Auch Trumps Wahlkampfmanager, Brad Parscale, verhöhnte die Demokraten. Sie könnten nicht einmal eine Vorwahl organisieren, wollten aber die Regierung übernehmen, schrieb er auf Twitter.

Mehrere Bewerber um die Präsidentschaftskandidatur der Demokraten traten am späten Montagabend vor ihren Anhängern in Des Moines auf, ohne das Ergebnis der Vorwahl zu kennen. Sie konzentrierten sich in ihren Reden auf Angriffe gegen Trump.
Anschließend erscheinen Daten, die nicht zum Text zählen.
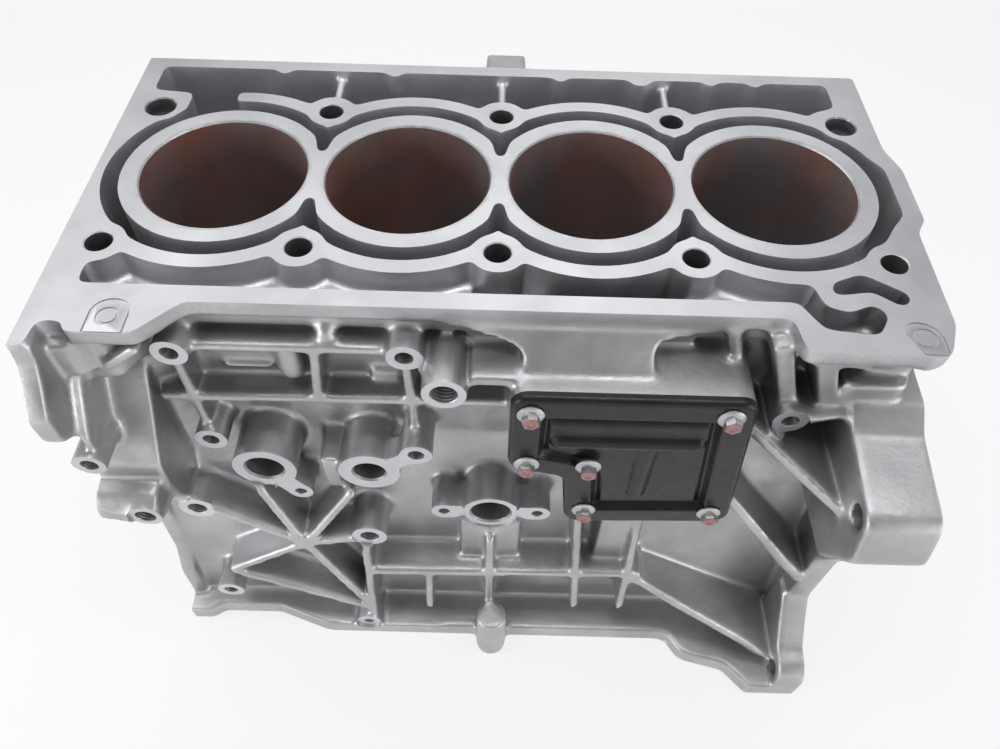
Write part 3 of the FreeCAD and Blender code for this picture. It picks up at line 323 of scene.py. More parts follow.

Biden warnte, vier weitere Jahre Trump würden den Charakter der USA grundlegend verändern. Sanders betonte: "Heute wurde der Anfang vom Ende Donald Trumps markiert, des gefährlichsten Präsidenten in der modernen amerikanischen Geschichte." Warren sagte: "Als Partei sind wir heute einen Schritt näher dran, den korruptesten Präsidenten in der amerikanischen Geschichte zu besiegen." Buttigieg sprach von der einzigen Chance, Trump zu besiegen.

Bei Parteiversammlungen hatten Demokraten und Republikaner in Iowa am Montagabend (Ortszeit) darüber abgestimmt, wen sie für den besten Präsidentschaftskandidaten ihrer Partei halten. Das Prozedere bei diesen "Caucus"-Treffen ist kompliziert und unterscheidet sich deutlich von Abstimmungen per Wahlzettel. Die Vorwahl in Iowa war die erste in den USA im Rennen um die Präsidentschaftskandidatur beider Parteien.

Trump gewann die Vorwahl bei seinen Republikanern erwartungsgemäß mit überwältigender Mehrheit - er hat als Amtsinhaber keine ernstzunehmende parteiinterne Konkurrenz in dem Rennen. Die Republikaner in Iowa teilten am Dienstag nach Auszählung aller Wahlbezirke mit, Trump sei auf gut 97 Prozent der Stimmen gekommen. Seine beiden Konkurrenten - der frühere Gouverneur von Massachusetts, Bill Weld, und der konservative Radio-Moderator und Ex-Kongressabgeordnete Joe Walsh - kamen demnach jeweils nur auf etwas mehr als ein Prozent.

Bei den Demokraten ist das Rennen dagegen hart umkämpft. Insgesamt hatte es bei ihnen fast 30 Präsidentschaftsbewerber gegeben, 17 sind bereits ausgestiegen, 11 sind noch übrig. Auf nationaler Ebene liegt in Umfragen seit langem - in wechselnden Konstellationen - ein Führungstrio aus Biden, Sanders und Warren vorne. In Umfragen in Iowa hatte Biden (77) über lange Strecken auch auf Platz eins gelegen. Zuletzt war aber Sanders (78) an ihm vorbeigezogen und hatte sich dort die Favoritenrolle gesichert.

Iowa ist mit seinen drei Millionen Einwohnern auf nationaler Ebene kein Schwergewicht und schickt im Sommer auch nur wenige Delegierte zu den Nominierungsparteitagen von Demokraten und Republikanern. In dem kleinen Staat hat sich aber in der Vergangenheit oft gezeigt, wer am Ende als Kandidat seiner Partei das Rennen macht.

Kurz nach Iowa steht am 11. Februar die nächste Vorwahl in New Hampshire an. Mehrere demokratische Kandidaten reisten von Iowa aus direkt dorthin weiter, um ihren Wahlkampf fortzusetzen. Auch in New Hampshire liegt Sanders in Umfragen unter den demokratischen Präsidentschaftskandidaten vorne - sogar mit deutlichem Abstand zu Biden. Am 3. März folgt die nächste große Wegmarke: der "Super Tuesday" mit Abstimmungen in mehr als einem Dutzend US-Bundesstaaten. Die Vorwahlen ziehen sich bis Juni hin. Im Sommer folgen Nominierungsparteitage beider Parteien. Die Präsidentschaftswahl steht schließlich am 3. November an.